What you need to do:
Quote exactly the lines between the line containing "pieces = [seam_fell(body_cloth), hanger_loop(band_cloth)]" and the line containing "before = set(bpy.data.objects)", counting those two lines as part of the range. Leave the rest out.
—————
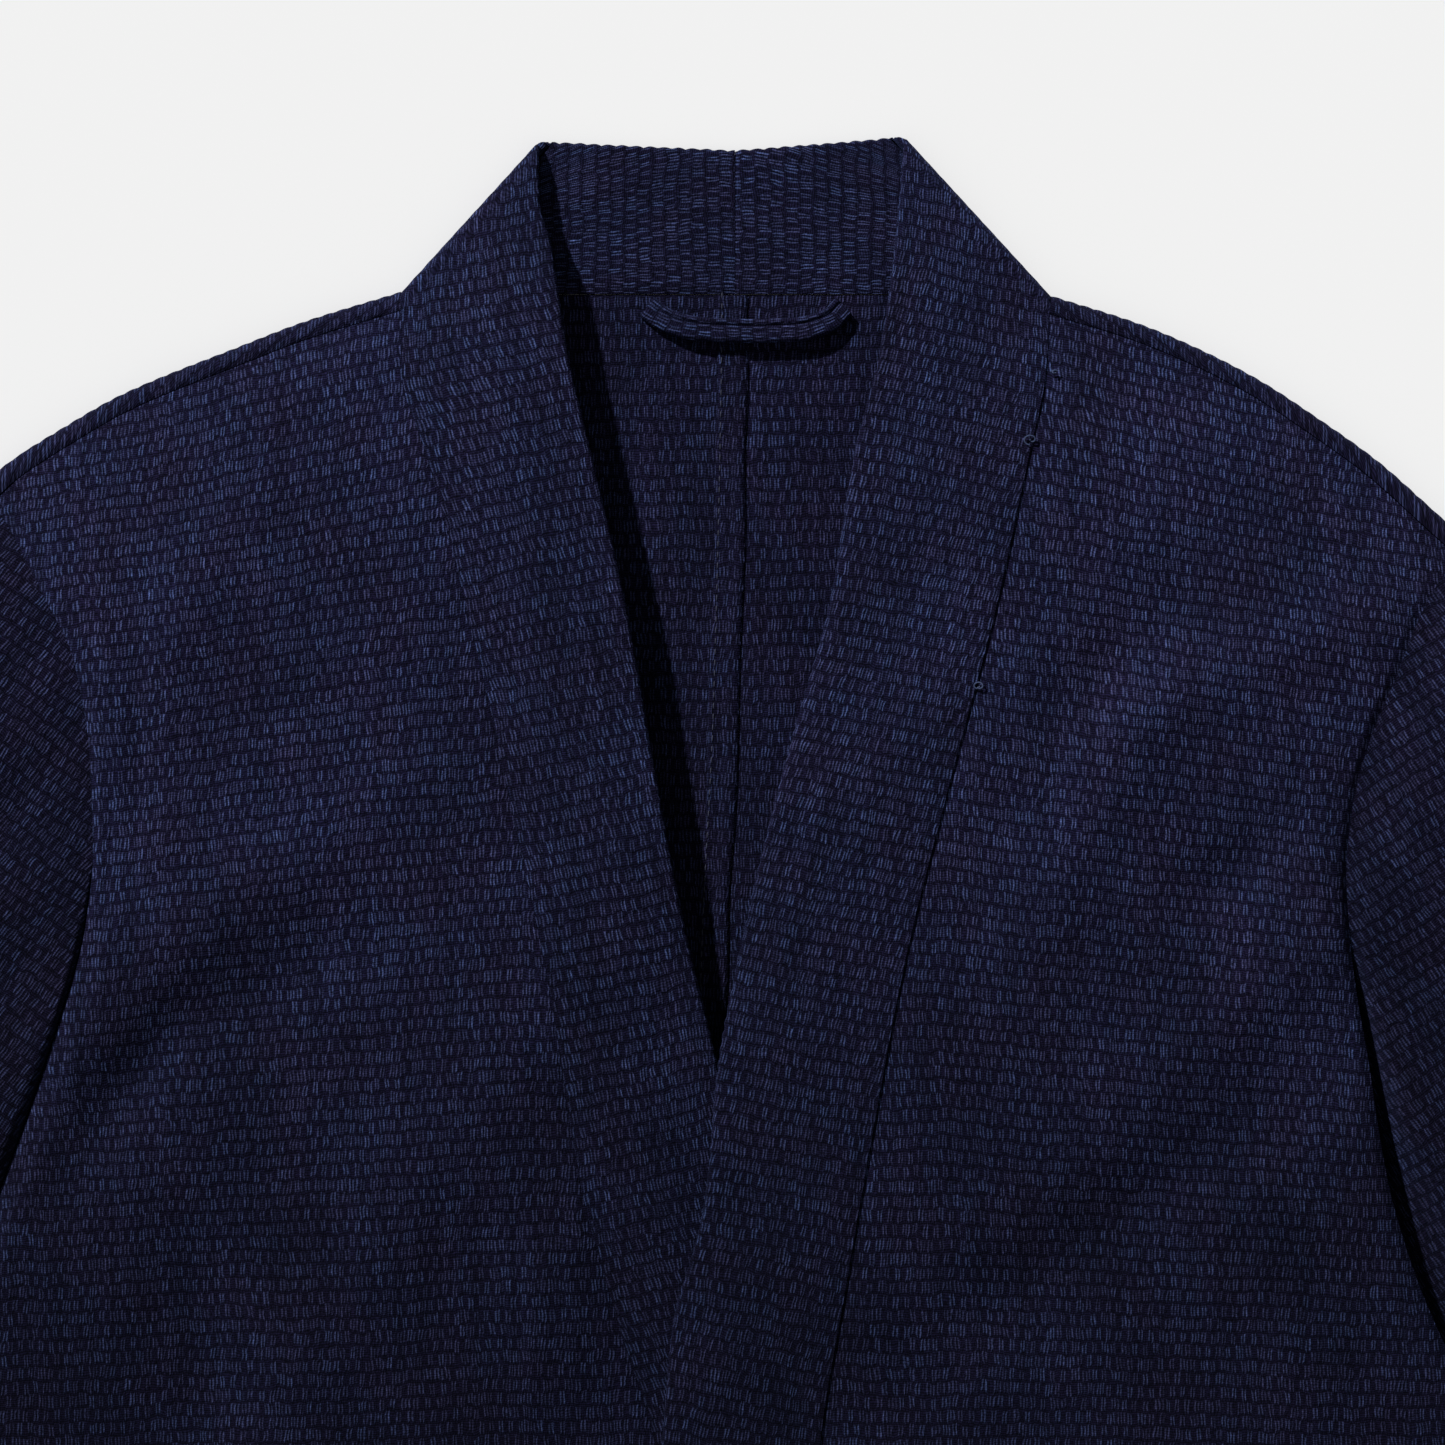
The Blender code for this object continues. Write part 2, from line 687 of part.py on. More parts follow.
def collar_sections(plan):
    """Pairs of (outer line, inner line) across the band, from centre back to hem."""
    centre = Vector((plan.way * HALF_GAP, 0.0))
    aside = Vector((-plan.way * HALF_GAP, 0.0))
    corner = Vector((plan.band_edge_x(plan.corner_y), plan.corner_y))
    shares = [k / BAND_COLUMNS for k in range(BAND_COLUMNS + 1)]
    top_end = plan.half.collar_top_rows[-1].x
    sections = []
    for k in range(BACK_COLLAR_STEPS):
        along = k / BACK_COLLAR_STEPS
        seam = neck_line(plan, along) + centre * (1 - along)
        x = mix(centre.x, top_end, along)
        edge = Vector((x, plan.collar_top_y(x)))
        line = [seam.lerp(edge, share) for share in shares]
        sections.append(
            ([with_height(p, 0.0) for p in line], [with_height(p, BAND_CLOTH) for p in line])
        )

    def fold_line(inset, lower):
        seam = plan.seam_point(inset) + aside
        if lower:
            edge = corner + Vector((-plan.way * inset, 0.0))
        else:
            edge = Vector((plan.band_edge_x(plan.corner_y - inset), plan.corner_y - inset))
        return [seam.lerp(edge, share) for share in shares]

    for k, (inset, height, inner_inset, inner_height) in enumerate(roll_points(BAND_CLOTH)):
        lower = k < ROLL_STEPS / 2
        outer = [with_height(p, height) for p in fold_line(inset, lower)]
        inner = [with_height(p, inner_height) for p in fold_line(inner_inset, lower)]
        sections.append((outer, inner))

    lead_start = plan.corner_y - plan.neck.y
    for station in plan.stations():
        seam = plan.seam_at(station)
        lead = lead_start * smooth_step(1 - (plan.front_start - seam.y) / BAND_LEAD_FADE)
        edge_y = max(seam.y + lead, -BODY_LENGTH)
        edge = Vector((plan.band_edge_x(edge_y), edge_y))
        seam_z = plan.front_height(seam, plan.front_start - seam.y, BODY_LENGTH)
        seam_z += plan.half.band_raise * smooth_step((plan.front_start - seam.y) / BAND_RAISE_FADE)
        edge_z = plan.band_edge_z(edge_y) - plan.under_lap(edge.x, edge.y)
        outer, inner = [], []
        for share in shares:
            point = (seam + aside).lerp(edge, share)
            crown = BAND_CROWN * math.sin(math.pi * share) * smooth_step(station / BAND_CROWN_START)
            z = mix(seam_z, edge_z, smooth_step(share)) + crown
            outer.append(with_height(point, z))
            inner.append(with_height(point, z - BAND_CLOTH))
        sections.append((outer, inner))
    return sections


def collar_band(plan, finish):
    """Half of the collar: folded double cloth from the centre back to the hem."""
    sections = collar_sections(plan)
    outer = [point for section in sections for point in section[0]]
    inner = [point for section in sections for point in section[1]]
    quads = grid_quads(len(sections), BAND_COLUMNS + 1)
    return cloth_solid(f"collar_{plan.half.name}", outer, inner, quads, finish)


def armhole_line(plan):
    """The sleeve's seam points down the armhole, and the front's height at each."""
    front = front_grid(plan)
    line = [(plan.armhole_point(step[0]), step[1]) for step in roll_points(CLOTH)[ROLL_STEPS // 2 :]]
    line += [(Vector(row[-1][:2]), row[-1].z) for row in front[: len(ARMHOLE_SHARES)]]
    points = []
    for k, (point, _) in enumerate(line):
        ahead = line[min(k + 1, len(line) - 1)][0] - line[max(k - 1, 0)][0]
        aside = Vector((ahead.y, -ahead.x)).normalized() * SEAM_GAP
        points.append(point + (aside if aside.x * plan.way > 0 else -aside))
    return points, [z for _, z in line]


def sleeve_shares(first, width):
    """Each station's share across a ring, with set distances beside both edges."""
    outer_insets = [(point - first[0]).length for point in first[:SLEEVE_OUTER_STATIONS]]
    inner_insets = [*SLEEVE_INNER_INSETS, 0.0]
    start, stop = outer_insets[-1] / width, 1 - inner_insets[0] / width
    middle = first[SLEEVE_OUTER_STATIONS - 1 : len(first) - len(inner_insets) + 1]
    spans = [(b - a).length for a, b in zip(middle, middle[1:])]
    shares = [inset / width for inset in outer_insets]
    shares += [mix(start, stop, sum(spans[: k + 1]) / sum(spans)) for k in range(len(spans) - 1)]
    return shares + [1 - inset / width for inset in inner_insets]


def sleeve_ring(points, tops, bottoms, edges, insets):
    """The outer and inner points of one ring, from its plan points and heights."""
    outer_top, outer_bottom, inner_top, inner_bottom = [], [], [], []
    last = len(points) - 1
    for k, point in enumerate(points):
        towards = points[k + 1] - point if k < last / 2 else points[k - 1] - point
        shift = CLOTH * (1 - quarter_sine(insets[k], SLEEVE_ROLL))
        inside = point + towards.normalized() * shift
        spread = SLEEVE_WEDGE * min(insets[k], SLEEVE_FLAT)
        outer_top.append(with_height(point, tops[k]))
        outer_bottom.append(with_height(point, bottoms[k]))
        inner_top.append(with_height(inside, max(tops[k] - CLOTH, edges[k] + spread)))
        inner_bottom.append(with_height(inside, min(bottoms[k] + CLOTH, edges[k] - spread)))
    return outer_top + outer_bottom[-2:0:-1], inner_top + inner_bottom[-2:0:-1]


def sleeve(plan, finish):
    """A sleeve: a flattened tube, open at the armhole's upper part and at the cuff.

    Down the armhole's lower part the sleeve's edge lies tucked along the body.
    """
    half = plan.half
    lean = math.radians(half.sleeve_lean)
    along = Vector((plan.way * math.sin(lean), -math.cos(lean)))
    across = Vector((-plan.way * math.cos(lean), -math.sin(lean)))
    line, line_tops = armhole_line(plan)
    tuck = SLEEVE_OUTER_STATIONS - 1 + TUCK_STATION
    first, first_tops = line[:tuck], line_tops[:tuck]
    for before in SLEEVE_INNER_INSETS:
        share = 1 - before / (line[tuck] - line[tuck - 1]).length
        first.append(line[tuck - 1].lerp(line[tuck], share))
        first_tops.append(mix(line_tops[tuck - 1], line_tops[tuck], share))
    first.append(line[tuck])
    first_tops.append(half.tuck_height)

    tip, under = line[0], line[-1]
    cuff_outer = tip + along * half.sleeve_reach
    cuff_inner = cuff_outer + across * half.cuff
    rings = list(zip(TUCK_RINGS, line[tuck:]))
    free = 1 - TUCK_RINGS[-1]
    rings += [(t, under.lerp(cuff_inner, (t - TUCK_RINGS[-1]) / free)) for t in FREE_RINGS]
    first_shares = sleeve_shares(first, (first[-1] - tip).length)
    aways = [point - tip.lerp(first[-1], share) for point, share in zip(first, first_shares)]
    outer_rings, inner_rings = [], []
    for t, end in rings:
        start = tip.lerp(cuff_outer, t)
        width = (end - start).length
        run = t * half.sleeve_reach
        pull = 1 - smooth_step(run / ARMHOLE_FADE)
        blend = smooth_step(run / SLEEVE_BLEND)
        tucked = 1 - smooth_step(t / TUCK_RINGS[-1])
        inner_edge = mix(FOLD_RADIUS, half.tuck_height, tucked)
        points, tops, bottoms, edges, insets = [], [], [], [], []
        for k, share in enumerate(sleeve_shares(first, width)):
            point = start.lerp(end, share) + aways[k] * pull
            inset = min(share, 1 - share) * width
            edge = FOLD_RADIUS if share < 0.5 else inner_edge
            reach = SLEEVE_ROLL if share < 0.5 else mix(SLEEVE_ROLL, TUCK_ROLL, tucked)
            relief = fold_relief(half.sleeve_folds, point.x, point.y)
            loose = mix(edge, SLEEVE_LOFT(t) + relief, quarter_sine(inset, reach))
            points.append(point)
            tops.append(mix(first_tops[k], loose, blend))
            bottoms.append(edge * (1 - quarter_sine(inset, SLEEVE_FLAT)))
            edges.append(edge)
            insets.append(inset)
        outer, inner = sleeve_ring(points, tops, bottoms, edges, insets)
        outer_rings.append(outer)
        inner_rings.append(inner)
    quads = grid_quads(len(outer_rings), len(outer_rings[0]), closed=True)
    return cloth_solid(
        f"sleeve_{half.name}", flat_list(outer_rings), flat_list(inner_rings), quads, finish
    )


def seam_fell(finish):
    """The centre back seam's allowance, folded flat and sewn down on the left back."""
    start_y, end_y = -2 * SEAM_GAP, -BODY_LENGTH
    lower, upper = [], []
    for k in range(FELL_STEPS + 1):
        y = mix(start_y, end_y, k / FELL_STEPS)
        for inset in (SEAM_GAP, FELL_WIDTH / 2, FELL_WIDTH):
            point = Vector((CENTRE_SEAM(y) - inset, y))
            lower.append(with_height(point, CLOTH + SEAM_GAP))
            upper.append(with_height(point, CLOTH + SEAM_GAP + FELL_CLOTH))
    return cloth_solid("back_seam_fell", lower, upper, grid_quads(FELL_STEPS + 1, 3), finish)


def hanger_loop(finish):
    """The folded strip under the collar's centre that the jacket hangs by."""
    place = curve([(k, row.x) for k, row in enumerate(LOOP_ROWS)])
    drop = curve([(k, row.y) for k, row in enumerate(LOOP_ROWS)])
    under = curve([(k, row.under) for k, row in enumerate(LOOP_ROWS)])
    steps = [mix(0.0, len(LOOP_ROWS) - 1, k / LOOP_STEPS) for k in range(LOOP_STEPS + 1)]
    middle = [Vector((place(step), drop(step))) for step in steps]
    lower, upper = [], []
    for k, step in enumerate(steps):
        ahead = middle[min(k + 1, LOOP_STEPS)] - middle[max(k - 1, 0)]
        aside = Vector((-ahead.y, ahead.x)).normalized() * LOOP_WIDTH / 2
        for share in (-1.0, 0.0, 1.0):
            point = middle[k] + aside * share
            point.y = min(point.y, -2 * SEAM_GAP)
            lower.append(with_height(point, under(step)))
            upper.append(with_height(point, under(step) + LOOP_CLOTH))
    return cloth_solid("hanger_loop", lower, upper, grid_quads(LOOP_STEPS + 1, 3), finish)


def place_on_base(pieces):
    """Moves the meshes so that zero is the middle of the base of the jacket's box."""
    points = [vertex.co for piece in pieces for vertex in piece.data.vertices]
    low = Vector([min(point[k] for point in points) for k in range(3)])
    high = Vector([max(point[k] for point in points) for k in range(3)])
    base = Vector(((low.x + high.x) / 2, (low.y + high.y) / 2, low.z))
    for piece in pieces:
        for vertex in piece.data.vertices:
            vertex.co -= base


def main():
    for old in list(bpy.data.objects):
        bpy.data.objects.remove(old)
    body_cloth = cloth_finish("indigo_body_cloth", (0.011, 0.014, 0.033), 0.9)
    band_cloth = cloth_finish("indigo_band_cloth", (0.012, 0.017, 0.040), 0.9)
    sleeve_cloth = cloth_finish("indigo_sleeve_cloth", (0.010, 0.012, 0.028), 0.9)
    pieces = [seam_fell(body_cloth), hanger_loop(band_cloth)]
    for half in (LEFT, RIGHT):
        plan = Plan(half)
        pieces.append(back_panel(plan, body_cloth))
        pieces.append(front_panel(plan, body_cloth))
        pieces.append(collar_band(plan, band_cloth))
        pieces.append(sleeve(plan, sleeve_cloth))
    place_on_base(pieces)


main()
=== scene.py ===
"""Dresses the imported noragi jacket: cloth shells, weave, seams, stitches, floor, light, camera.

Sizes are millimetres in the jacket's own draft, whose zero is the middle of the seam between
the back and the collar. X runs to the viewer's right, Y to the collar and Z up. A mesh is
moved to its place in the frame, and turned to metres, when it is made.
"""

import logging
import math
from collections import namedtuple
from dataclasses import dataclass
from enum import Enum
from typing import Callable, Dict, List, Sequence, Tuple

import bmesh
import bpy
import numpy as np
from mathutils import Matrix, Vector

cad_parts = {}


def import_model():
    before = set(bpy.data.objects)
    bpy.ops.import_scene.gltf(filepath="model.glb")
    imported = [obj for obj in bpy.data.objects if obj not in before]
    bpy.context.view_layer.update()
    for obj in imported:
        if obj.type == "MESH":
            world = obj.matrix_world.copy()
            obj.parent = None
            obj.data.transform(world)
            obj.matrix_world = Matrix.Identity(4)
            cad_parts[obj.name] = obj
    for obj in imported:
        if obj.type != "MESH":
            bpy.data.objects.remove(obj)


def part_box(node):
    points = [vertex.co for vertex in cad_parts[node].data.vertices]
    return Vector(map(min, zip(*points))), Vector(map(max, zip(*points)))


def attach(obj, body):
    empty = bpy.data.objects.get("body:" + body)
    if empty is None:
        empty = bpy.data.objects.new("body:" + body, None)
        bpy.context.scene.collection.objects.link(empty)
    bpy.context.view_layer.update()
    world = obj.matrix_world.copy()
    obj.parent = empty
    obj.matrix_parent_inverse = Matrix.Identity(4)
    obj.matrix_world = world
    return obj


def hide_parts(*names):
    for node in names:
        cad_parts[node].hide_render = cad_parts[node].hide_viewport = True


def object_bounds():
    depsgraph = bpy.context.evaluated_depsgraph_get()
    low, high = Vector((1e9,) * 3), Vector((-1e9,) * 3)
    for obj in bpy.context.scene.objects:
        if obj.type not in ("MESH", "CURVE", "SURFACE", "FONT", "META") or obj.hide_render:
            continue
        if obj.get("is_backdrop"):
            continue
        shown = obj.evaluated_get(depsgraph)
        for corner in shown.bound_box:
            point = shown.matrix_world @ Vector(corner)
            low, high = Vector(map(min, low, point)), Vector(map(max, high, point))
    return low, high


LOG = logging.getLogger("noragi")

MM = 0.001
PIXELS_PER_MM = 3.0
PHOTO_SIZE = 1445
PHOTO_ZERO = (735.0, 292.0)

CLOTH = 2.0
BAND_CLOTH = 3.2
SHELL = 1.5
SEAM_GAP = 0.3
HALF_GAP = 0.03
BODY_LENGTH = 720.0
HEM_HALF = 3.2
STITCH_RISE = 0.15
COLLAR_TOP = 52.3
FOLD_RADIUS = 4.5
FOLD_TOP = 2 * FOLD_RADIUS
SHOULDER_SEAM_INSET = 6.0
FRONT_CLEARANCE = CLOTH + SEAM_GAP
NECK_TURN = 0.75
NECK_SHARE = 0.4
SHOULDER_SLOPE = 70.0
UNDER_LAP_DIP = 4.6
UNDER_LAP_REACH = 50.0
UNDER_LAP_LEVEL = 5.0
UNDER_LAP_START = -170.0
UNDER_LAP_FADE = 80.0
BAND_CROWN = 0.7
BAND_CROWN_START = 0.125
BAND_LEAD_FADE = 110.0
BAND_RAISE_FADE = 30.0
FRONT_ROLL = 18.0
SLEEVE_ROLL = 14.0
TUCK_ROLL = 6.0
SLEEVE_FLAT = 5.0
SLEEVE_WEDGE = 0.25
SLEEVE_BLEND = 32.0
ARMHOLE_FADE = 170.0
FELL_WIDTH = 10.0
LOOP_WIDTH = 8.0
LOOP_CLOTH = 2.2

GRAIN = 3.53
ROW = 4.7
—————
Complete response:
    pieces = [seam_fell(body_cloth), hanger_loop(band_cloth)]
    for half in (LEFT, RIGHT):
        plan = Plan(half)
        pieces.append(back_panel(plan, body_cloth))
        pieces.append(front_panel(plan, body_cloth))
        pieces.append(collar_band(plan, band_cloth))
        pieces.append(sleeve(plan, sleeve_cloth))
    place_on_base(pieces)


main()
=== scene.py ===
"""Dresses the imported noragi jacket: cloth shells, weave, seams, stitches, floor, light, camera.

Sizes are millimetres in the jacket's own draft, whose zero is the middle of the seam between
the back and the collar. X runs to the viewer's right, Y to the collar and Z up. A mesh is
moved to its place in the frame, and turned to metres, when it is made.
"""

import logging
import math
from collections import namedtuple
from dataclasses import dataclass
from enum import Enum
from typing import Callable, Dict, List, Sequence, Tuple

import bmesh
import bpy
import numpy as np
from mathutils import Matrix, Vector

cad_parts = {}


def import_model():
    before = set(bpy.data.objects)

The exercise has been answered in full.